IBM PowerAXON For SMP, OpenCAPI, and NVLink
The focus on more generalized I/O implementation does not end there. Although POWER9 has 48x PCIe Gen4 lanes, it also has technology the company calls IBM PowerAXON. PowerAXON is a 25GT/s interface that the company sees scaling in the future to faster speeds. IBM calls its SMP CPU to CPU links A and X. The same I/O block has IP for OpenCAPI (the O.) Finally, as we saw with the US DoE Announces Summit with IBM Power and NVIDIA Tesla, PowerAXON can also speak native NVLink. This is different than x86 servers that go PCIe to GPU then GPU to NVLink.
The A and X links in the PowerAXON can be used to connect to a sixteen socket server topology. Each CPU can connect to six other CPUs directly which is far more than we see on the x86 side with current chips limited to two or three direct connections. This is why IBM is simply able to out-scale x86.

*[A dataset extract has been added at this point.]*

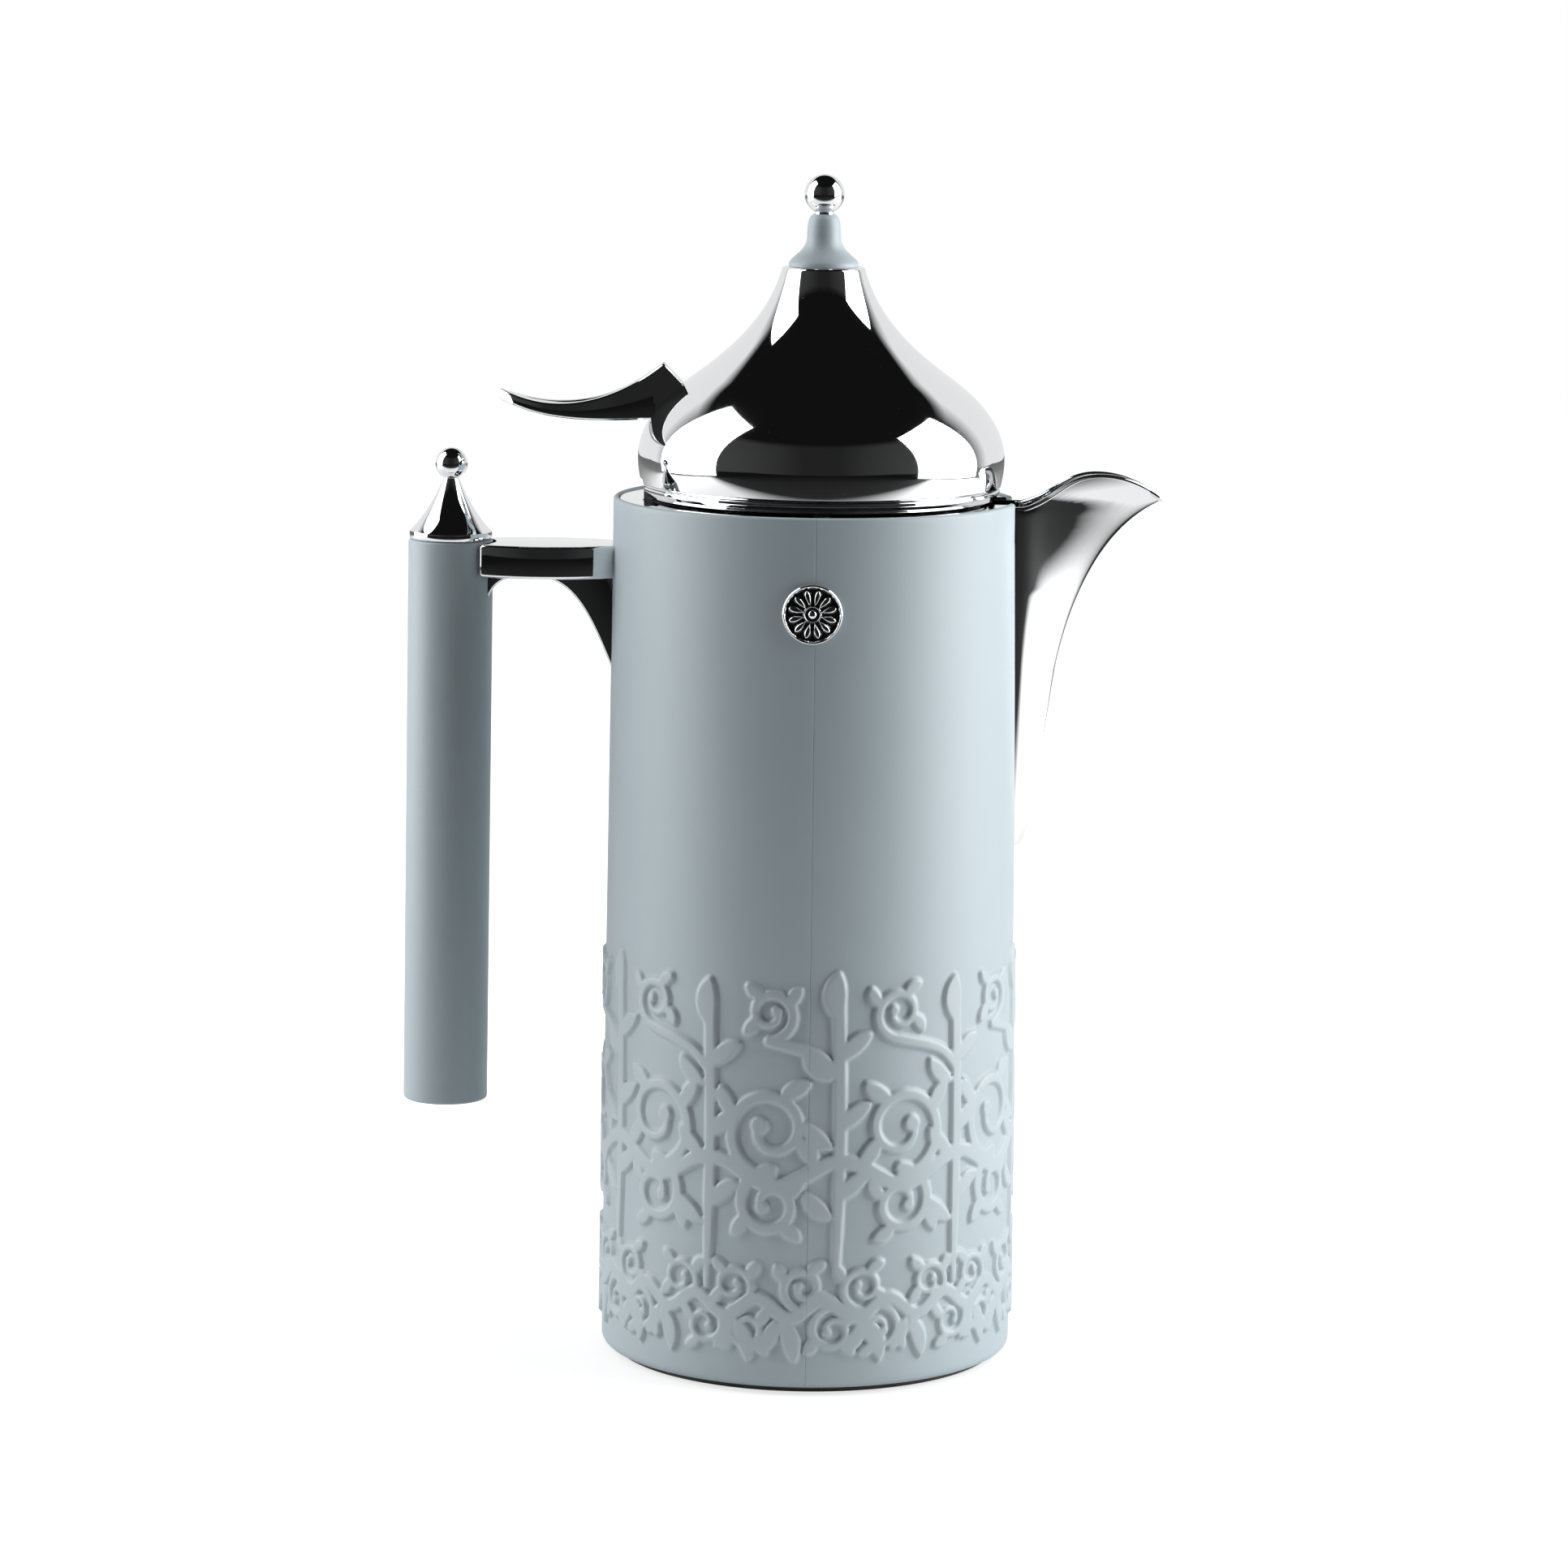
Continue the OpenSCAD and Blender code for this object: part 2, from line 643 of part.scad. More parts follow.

On the basic PCIe side, the servers can have external PCIe 4.0 cabling to connect a multitude of devices.
When it comes to deep learning, AI, and HPC, the quad POWER9 Scale Up server does not need PCIe to attach to GPUs. Instead, it can use NVIDIA NVLink to directly attach each CPU to six GPUs.
The industry knows that it needs to move to higher-speed interconnects and the traditional model will not work. PowerAXON can also connect to OpenCAPI memory. This can be a normal DDR4/5 memory. It can also be higher-end designs for fault tolerance.
One other potential design IBM showed off was adding storage class memory using the O in PowerAXON for OpenCAPI. If a 16TB quad socket server is not enough, IBM can see this technology scaling well beyond 16TB for larger datasets without having to go to the slower PCIe bus or the fabric.
The quick summary is that if you need a big system today, and want IBM reliability, the company has you covered so long as you have the budget.
IBM POWER9 Roadmap
At the conference, IBM also spoke about their roadmap. Here is the currently proposed roadmap:
Looking on the roadmap, the company has plans to bring in the POWER10 type memory subsystem (buffered) into POWER9 next year in a new update.
Here is the big one on the roadmap that apparently a lot of people just missed. NVLink 3.0 is in the 2019 swim lane. Since the NVIDIA Tesla P100 “Pascal” generation has NVLink 1.0 and the NVIDIA Tesla V100 “Volta” has NVLink 2.0, this confirms that IBM is planning to support NVLink 3.0 for next-generation NVIDIA data center GPUs in 2019.
Overall, the IBM POWER9 is just cool. We have another quad socket x86 (Xeon Platinum) review in the publishing pipeline, and we also have Intel-based 8x NVIDIA Tesla GPU systems that you may have seen for our deep learning series. We wish we could use the IBM POWER9 versions of these systems, but alas, they are out of our budgets for site content.
The NVIDIA NVLink 3.0 is not announced by the company and is on IBM’s proposed roadmap. However, we think it is safe to assume that NVIDIA will follow-up the wildly successful Volta program with a new high-end Tesla chip. We also think it is likely that NVIDIA will continue to expand its technological lead with the NVLink interconnect to a new generation. NVIDIA is investing heavily in NVLink including making its own switch chips that we highlighted in NVIDIA NVSwitch Details at Hot Chips 30. There is a good chance that we will see NVIDIA NVLink and a new Tesla flagship GPU in 2019.